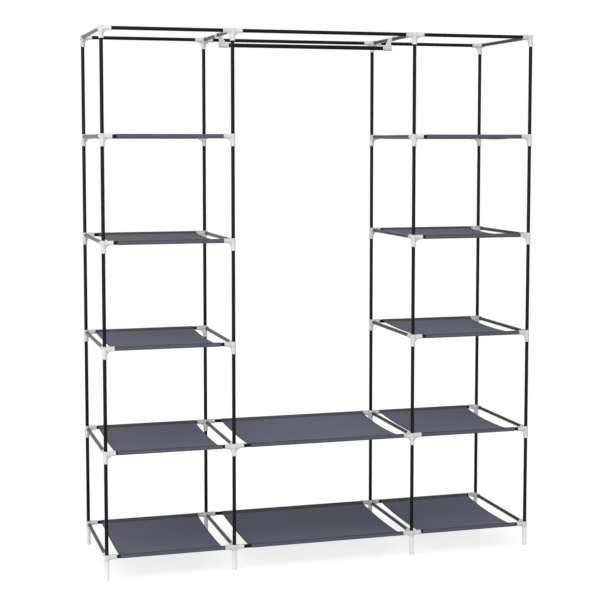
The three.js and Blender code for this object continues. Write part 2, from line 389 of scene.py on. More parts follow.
def combined(body: Shape, added: list[Shape], removed: list[Shape]) -> Mesh:
    """Mesh of one closed body with shapes joined to it and then others cut from it.

    Args:
        body: The first shape.
        added: Shapes that are joined to it.
        removed: Shapes that are cut from the whole.

    Returns:
        The smooth mesh that results, owned by no object.
    """
    whole = body.piece("whole")
    used = [whole]
    for operation, shapes in (("UNION", added), ("DIFFERENCE", removed)):
        for shape in shapes:
            modifier = whole.modifiers.new("cut", "BOOLEAN")
            modifier.operation = operation
            modifier.solver = "EXACT"
            modifier.object = shape.piece("tool")
            used.append(modifier.object)
    graph = bpy.context.evaluated_depsgraph_get()
    made = bpy.data.meshes.new_from_object(whole.evaluated_get(graph))
    for piece in used:
        old = piece.data
        bpy.data.objects.remove(piece)
        bpy.data.meshes.remove(old)
    shade(made)
    return made


def placed(mesh: Mesh, name: str, offset: Point) -> Piece:
    """Object of a copy of a mesh, moved in its own vertices.

    Args:
        mesh: The mesh, which stays as it is.
        name: Name of the copy and of its object.
        offset: How far the copy is moved.

    Returns:
        The object, at the origin.
    """
    copy = mesh.copy()
    copy.name = name
    copy.transform(Matrix.Translation(offset))
    return linked(name, copy)


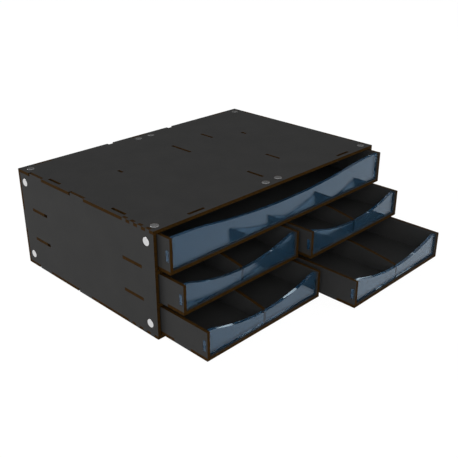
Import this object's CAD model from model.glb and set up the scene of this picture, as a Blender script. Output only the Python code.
import math

import bpy
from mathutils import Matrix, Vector


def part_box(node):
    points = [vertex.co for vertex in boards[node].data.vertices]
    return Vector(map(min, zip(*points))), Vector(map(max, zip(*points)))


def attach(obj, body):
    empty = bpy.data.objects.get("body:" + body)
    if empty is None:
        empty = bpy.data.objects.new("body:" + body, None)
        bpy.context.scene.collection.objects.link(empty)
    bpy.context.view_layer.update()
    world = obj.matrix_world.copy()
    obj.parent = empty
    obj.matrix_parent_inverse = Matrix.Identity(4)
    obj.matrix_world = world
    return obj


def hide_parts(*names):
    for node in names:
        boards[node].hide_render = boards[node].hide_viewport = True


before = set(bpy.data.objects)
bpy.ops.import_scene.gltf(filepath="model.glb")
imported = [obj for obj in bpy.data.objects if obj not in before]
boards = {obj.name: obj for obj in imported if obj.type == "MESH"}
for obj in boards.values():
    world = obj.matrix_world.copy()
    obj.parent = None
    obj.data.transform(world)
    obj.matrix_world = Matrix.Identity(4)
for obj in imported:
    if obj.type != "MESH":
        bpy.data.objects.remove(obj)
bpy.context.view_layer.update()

# View of the photograph
# The camera stands in front of the cabinet's left corner and looks down on it. Its place was
# solved from the corners, the magnets and the drawers' ends.
camera_place = (-0.45990, -0.49083, 0.33606)
camera_bearing = math.radians(-45.3789)
camera_dip = math.radians(25.2188)
camera_data = bpy.data.cameras.new("camera")
camera_data.lens = 55.0163
camera_data.sensor_width = 36
camera = bpy.data.objects.new("camera", camera_data)
camera.location = camera_place
camera.rotation_euler = (math.pi / 2 - camera_dip, 0, camera_bearing)
bpy.context.scene.collection.objects.link(camera)
bpy.context.scene.camera = camera


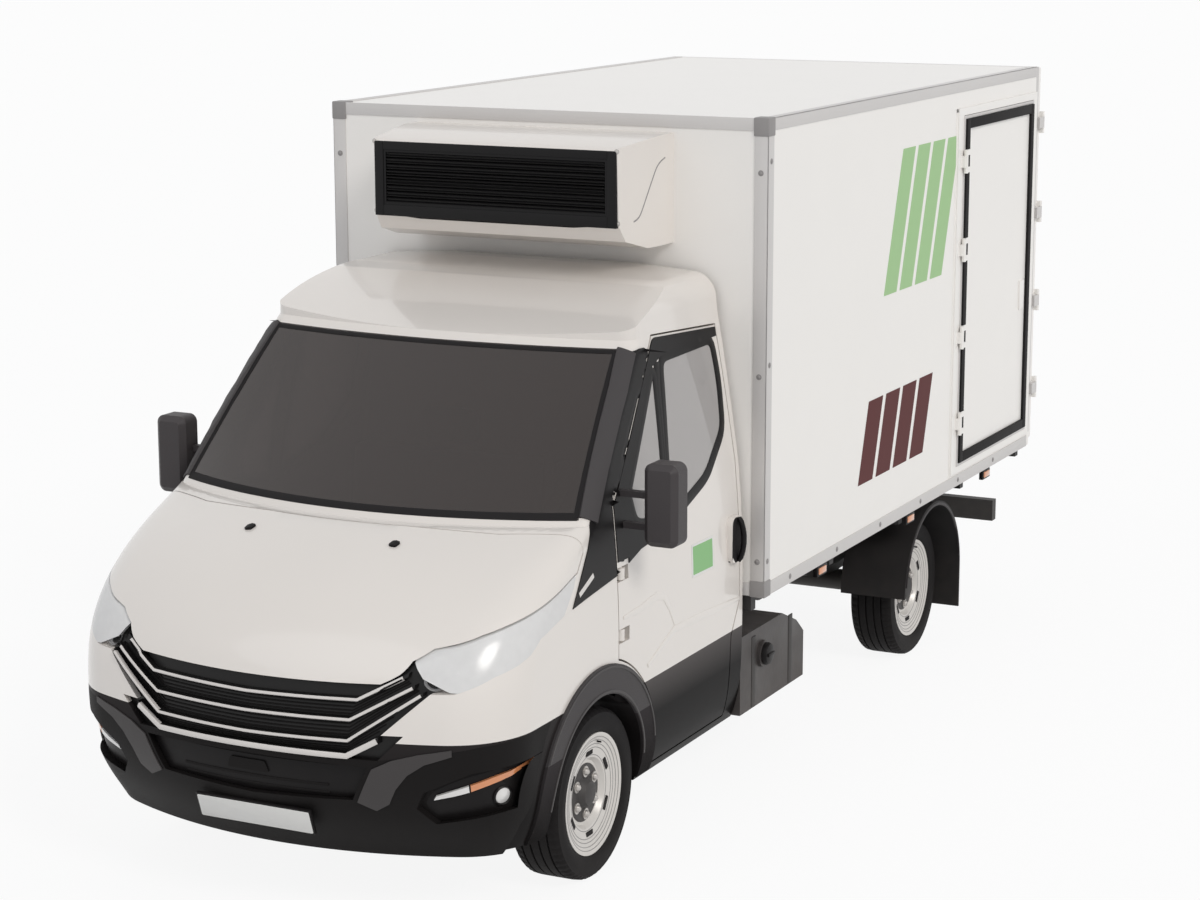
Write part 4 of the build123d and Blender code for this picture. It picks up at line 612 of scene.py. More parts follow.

======

### PROBLEM DETAILS
Using the material above, quote the first line and each line after it, stopping at and including the line that holds "cut from it.".

### RESULT BELOW
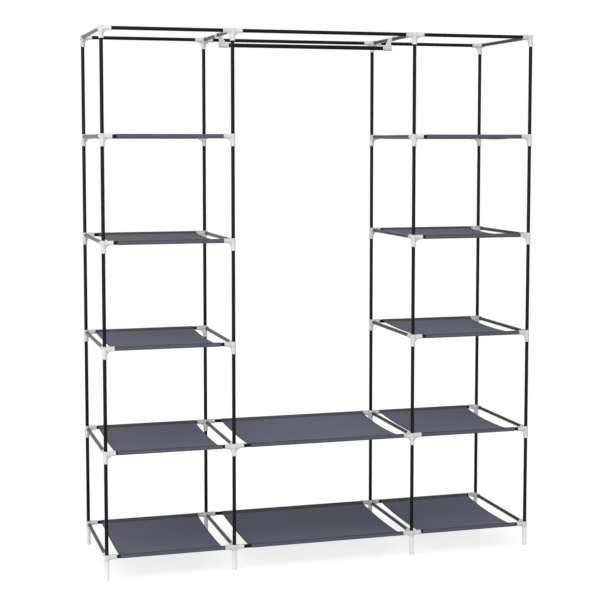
The three.js and Blender code for this object continues. Write part 2, from line 389 of scene.py on. More parts follow.
def combined(body: Shape, added: list[Shape], removed: list[Shape]) -> Mesh:
    """Mesh of one closed body with shapes joined to it and then others cut from it.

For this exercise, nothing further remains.